» **Task details**: Please output the data below exactly as given, starting at its first line and stopping after the line that contains "return best *".

» **Dataset section**:
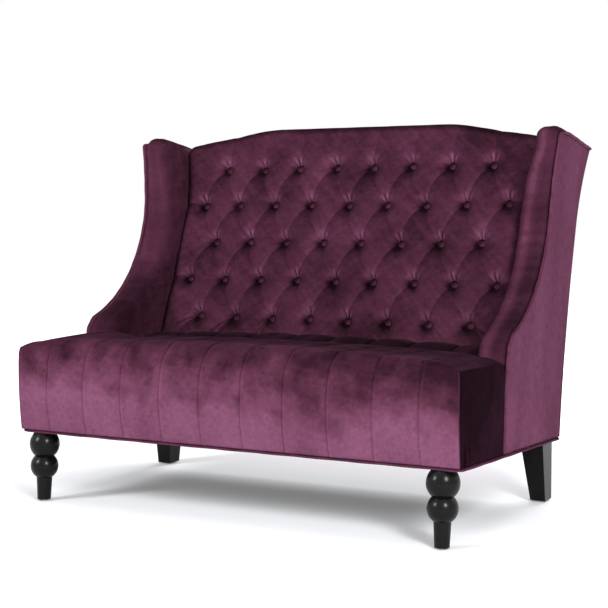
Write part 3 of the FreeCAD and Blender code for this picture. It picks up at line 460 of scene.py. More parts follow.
def to_path(px, ps, path):
    """Signed distance to a path and the share of its length at the nearest point."""
    best = np.full(px.shape, 1e9)
    sign = np.zeros(px.shape)
    share = np.zeros(px.shape)
    count = len(path) - 1
    for index, ((ax, low), (bx, high)) in enumerate(zip(path[:-1], path[1:])):
        dx, ds = bx - ax, high - low
        t = np.clip(((px - ax) * dx + (ps - low) * ds) / (dx * dx + ds * ds), 0, 1)
        qx, qs = px - ax - t * dx, ps - low - t * ds
        distance = np.hypot(qx, qs)
        closer = distance < best
        best = np.where(closer, distance, best)
        sign = np.where(closer, np.sign(ds * qx - dx * qs), sign)
        share = np.where(closer, (index + t) / count, share)
    return best * np.where(sign == 0, 1, sign), share


def round_button(button, x, s):
    """Offsets from a button, the distance and the angle from straight above it."""
    dx, ds = x - button.pulled_x, s - button.pulled_s
    around = np.arctan2(dx, ds) - 0.12 * math.sin(button.phase)
    return dx, ds, np.hypot(dx, ds), around


def pits_and_fans(x, s):
    """Distance from the nearest button, and the height of the tucks round the buttons."""
    near = np.full(x.shape, 1e9)
    fan = np.zeros(x.shape)
    for button in BUTTONS:
        _, _, r, around = round_button(button, x, s)
        pull = 1 + 0.16 * np.cos(around) + 0.05 * np.cos(3 * around + button.phase)
        near = np.minimum(near, r * pull)
        close = r < 75
        r, around = r[close], around[close]
        above = np.cos(around * TUCKS + button.phase) * bell(around, 0.62)
        reach = bell(np.clip(r - 13, -13, 90), 17)
        ring = np.cos(around * 8 + 2 * button.phase) * bell(r - 17, 7)
        fan[close] += TUCK_HEIGHT * (above * reach + 0.1 * ring)
    return near, fan


def folds_between(x, s):
    """Distance from the nearest fold of the back, and the depth of the folds."""
    edge = np.full(x.shape, LOBE_WIDE)
    folds = np.zeros(x.shape)
    for path, depth_a, depth_b, width in CREASES:
        low, high = path.min(0) - 55, path.max(0) + 55
        inside = (x > low[0]) & (x < high[0]) & (s > low[1]) & (s < high[1])
        distance, share = to_path(x[inside], s[inside], path)
        depth = depth_a + (depth_b - depth_a) * share
        edge[inside] = np.minimum(edge[inside], np.abs(distance) + (FOLD_WIDTH - depth) * 4)
        steep = np.where(distance > 0, distance / width, -distance / (width * 2.6))
        folds[inside] = np.maximum(folds[inside], depth * np.exp(-steep))
    return edge, folds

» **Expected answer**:
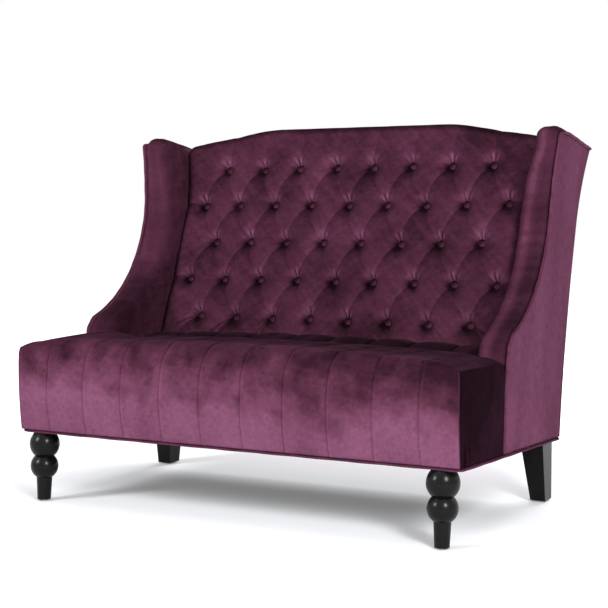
Write part 3 of the FreeCAD and Blender code for this picture. It picks up at line 460 of scene.py. More parts follow.
def to_path(px, ps, path):
    """Signed distance to a path and the share of its length at the nearest point."""
    best = np.full(px.shape, 1e9)
    sign = np.zeros(px.shape)
    share = np.zeros(px.shape)
    count = len(path) - 1
    for index, ((ax, low), (bx, high)) in enumerate(zip(path[:-1], path[1:])):
        dx, ds = bx - ax, high - low
        t = np.clip(((px - ax) * dx + (ps - low) * ds) / (dx * dx + ds * ds), 0, 1)
        qx, qs = px - ax - t * dx, ps - low - t * ds
        distance = np.hypot(qx, qs)
        closer = distance < best
        best = np.where(closer, distance, best)
        sign = np.where(closer, np.sign(ds * qx - dx * qs), sign)
        share = np.where(closer, (index + t) / count, share)
    return best * np.where(sign == 0, 1, sign), share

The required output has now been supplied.